(Structured object records)
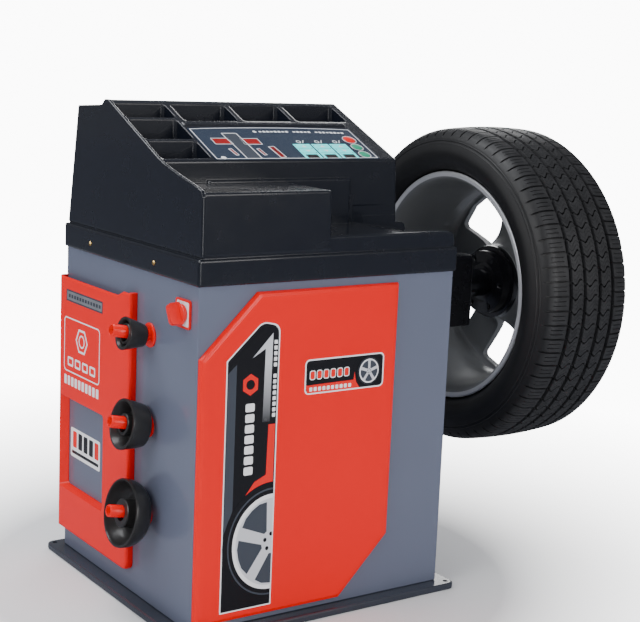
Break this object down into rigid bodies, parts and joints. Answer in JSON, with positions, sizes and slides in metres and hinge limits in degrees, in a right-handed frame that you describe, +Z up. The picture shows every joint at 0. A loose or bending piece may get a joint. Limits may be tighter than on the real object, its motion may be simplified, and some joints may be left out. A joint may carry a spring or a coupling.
{
  "type": "wheel balancer",
  "caption": "Garage wheel balancer: steel cabinet, moulded weight tray and keypad cover, spindle with a mounted alloy wheel, spare cones on side pegs.",
  "frame": {"origin": "centre of the cabinet's footprint, on the floor", "axes": "+X along the spindle towards the wheel, +Y towards the back, +Z up"},
  "size_m": [1.1257, 0.6538, 0.8985],
  "materials": {
    "cabinet_paint": "gloss",
    "plate_paint": "gloss",
    "cover_plastic": "gloss",
    "panel_film": "satin",
    "red_paint": "gloss",
    "red_button": "gloss",
    "green_button": "gloss",
    "cyan_key": "satin",
    "black_key": "satin",
    "window_red": "gloss",
    "white_plastic": "satin",
    "black_steel": "satin",
    "dark_cone": "blackened",
    "steel": "satin",
    "brass": "satin",
    "alloy": "painted satin",
    "rubber": "matte",
    "belt_rubber": "matte",
    "motor_grey": "satin",
    "circuit_green": "matte"
  },
  "bodies": {
    "machine": {"base_plate": "plate_paint", "cabinet_shell": "cabinet_paint", "rear_service_panel": "cabinet_paint", "top_cover": "cover_plastic", "display_panel": "panel_film", "left_digit_window": "window_red", "right_digit_window": "window_red", "front_panel": "red_paint", "side_panel": "red_paint", "cone_peg_top": "red_paint", "cone_peg_middle": "red_paint", "cone_peg_low": "red_paint", "switch_plate": "white_plastic", "switch_body": "black_key", "mains_gland": "black_key", "encoder_sensor": "black_key", "spindle_housing": "black_steel", "bearing_rear": "steel", "bearing_front": "steel", "force_sensor_inner": "steel", "force_sensor_outer": "steel", "motor": "motor_grey", "motor_bracket": "motor_grey", "pedestal": "motor_grey", "drive_belt": "belt_rubber", "power_board": "circuit_green", "control_board": "circuit_green", "cover_screw_left_front": "brass", "cover_screw_left_rear": "brass", "cover_screw_right_front": "brass", "cover_screw_right_rear": "brass"},
    "spindle": {"spindle_shaft": "steel", "backing_flange": "black_steel", "spindle_pulley": "steel", "encoder_disc": "steel"},
    "wheel": {"rim": "alloy", "tyre": "rubber"},
    "centring_cone": {"wheel_cone": "dark_cone"},
    "nut": {"quick_nut": "steel"},
    "motor_rotor": {"motor_shaft": "steel", "motor_pulley": "steel"},
    "mains_knob": {"switch_knob": "red_button"},
    "stop_button_cap": {"stop_button": "red_button"},
    "start_button_cap": {"start_button": "green_button"},
    "program_button_cap": {"program_button": "green_button"},
    "key_distance_up_cap": {"key_distance_up": "cyan_key"},
    "key_distance_down_cap": {"key_distance_down": "cyan_key"},
    "key_distance_function_cap": {"key_distance_function": "black_key"},
    "key_width_up_cap": {"key_width_up": "cyan_key"},
    "key_width_down_cap": {"key_width_down": "cyan_key"},
    "key_width_function_cap": {"key_width_function": "black_key"},
    "key_diameter_up_cap": {"key_diameter_up": "cyan_key"},
    "key_diameter_down_cap": {"key_diameter_down": "cyan_key"},
    "key_diameter_function_cap": {"key_diameter_function": "black_key"},
    "hung_cone_small": {"spare_cone_small": "dark_cone"},
    "hung_cone_medium": {"spare_cone_medium": "dark_cone"},
    "hung_cone_large": {"spare_cone_large": "dark_cone"}
  },
  "joints": [
    {"name": "spindle_spin", "type": "hinge", "parent": "machine", "child": "spindle", "pos_m": [0, 0, 0.535], "axis": [1, 0, 0], "continuous": true},
    {"name": "wheel_off", "type": "slide", "parent": "spindle", "child": "wheel", "axis": [1, 0, 0], "range_m": [0, 0.2]},
    {"name": "centring_cone_off", "type": "slide", "parent": "spindle", "child": "centring_cone", "axis": [1, 0, 0], "range_m": [0, 0.24]},
    {"name": "quick_nut_off", "type": "slide", "parent": "spindle", "child": "nut", "axis": [1, 0, 0], "range_m": [0, 0.28]},
    {"name": "motor_spin", "type": "hinge", "parent": "machine", "child": "motor_rotor", "pos_m": [0, 0, 0.205], "axis": [1, 0, 0], "continuous": true},
    {"name": "mains_knob_turn", "type": "hinge", "parent": "machine", "child": "mains_knob", "pos_m": [-0.28, -0.209, 0.561], "axis": [-1, 0, 0], "range_deg": [0, 90]},
    {"name": "stop_button_press", "type": "slide", "parent": "machine", "child": "stop_button_cap", "axis": [0, 0.4104, -0.9119], "range_m": [0, 0.0006], "stiffness_N_per_m": 400},
    {"name": "start_button_press", "type": "slide", "parent": "machine", "child": "start_button_cap", "axis": [0, 0.4104, -0.9119], "range_m": [0, 0.0006], "stiffness_N_per_m": 400},
    {"name": "program_button_press", "type": "slide", "parent": "machine", "child": "program_button_cap", "axis": [0, 0.4104, -0.9119], "range_m": [0, 0.0006], "stiffness_N_per_m": 400},
    {"name": "key_distance_up_press", "type": "slide", "parent": "machine", "child": "key_distance_up_cap", "axis": [0, 0.4104, -0.9119], "range_m": [0, 0.0006], "stiffness_N_per_m": 400},
    {"name": "key_distance_down_press", "type": "slide", "parent": "machine", "child": "key_distance_down_cap", "axis": [0, 0.4104, -0.9119], "range_m": [0, 0.0006], "stiffness_N_per_m": 400},
    {"name": "key_distance_function_press", "type": "slide", "parent": "machine", "child": "key_distance_function_cap", "axis": [0, 0.4104, -0.9119], "range_m": [0, 0.0006], "stiffness_N_per_m": 400},
    {"name": "key_width_up_press", "type": "slide", "parent": "machine", "child": "key_width_up_cap", "axis": [0, 0.4104, -0.9119], "range_m": [0, 0.0006], "stiffness_N_per_m": 400},
    {"name": "key_width_down_press", "type": "slide", "parent": "machine", "child": "key_width_down_cap", "axis": [0, 0.4104, -0.9119], "range_m": [0, 0.0006], "stiffness_N_per_m": 400},
    {"name": "key_width_function_press", "type": "slide", "parent": "machine", "child": "key_width_function_cap", "axis": [0, 0.4104, -0.9119], "range_m": [0, 0.0006], "stiffness_N_per_m": 400},
    {"name": "key_diameter_up_press", "type": "slide", "parent": "machine", "child": "key_diameter_up_cap", "axis": [0, 0.4104, -0.9119], "range_m": [0, 0.0006], "stiffness_N_per_m": 400},
    {"name": "key_diameter_down_press", "type": "slide", "parent": "machine", "child": "key_diameter_down_cap", "axis": [0, 0.4104, -0.9119], "range_m": [0, 0.0006], "stiffness_N_per_m": 400},
    {"name": "key_diameter_function_press", "type": "slide", "parent": "machine", "child": "key_diameter_function_cap", "axis": [0, 0.4104, -0.9119], "range_m": [0, 0.0006], "stiffness_N_per_m": 400},
    {"name": "hung_cone_small_off", "type": "slide", "parent": "machine", "child": "hung_cone_small", "axis": [-0.9816, 0, 0.1908], "range_m": [0, 0.1]},
    {"name": "hung_cone_medium_off", "type": "slide", "parent": "machine", "child": "hung_cone_medium", "axis": [-0.9816, 0, 0.1908], "range_m": [0, 0.1]},
    {"name": "hung_cone_large_off", "type": "slide", "parent": "machine", "child": "hung_cone_large", "axis": [-0.9816, 0, 0.1908], "range_m": [0, 0.1]}
  ],
  "couplings": [
    {"joint": "centring_cone_off", "follows": "wheel_off", "ratio": 1.2},
    {"joint": "quick_nut_off", "follows": "wheel_off", "ratio": 1.4},
    {"joint": "motor_spin", "follows": "spindle_spin", "ratio": 3}
  ]
}
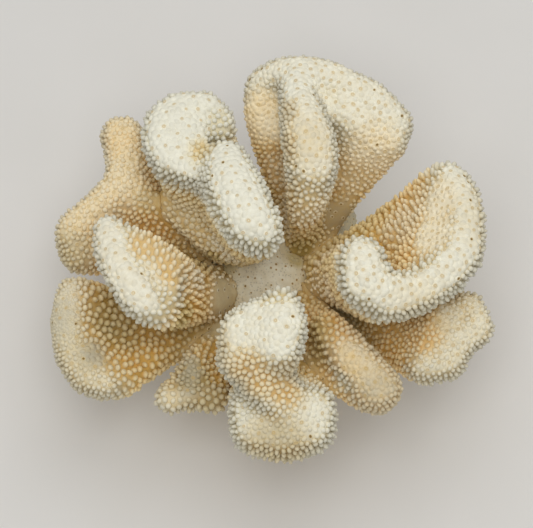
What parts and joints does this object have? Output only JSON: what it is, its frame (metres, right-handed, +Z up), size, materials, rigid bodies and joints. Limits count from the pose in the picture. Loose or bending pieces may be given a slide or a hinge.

The request:
From the entries above, list each line with "materials" in it.

Task solution:
  "materials": {
What parts and joints does this object have? Output only JSON: what it is, its frame (metres, right-handed, +Z up), size, materials, rigid bodies and joints. Limits count from the pose in the picture. Loose or bending pieces may be given a slide or a hinge.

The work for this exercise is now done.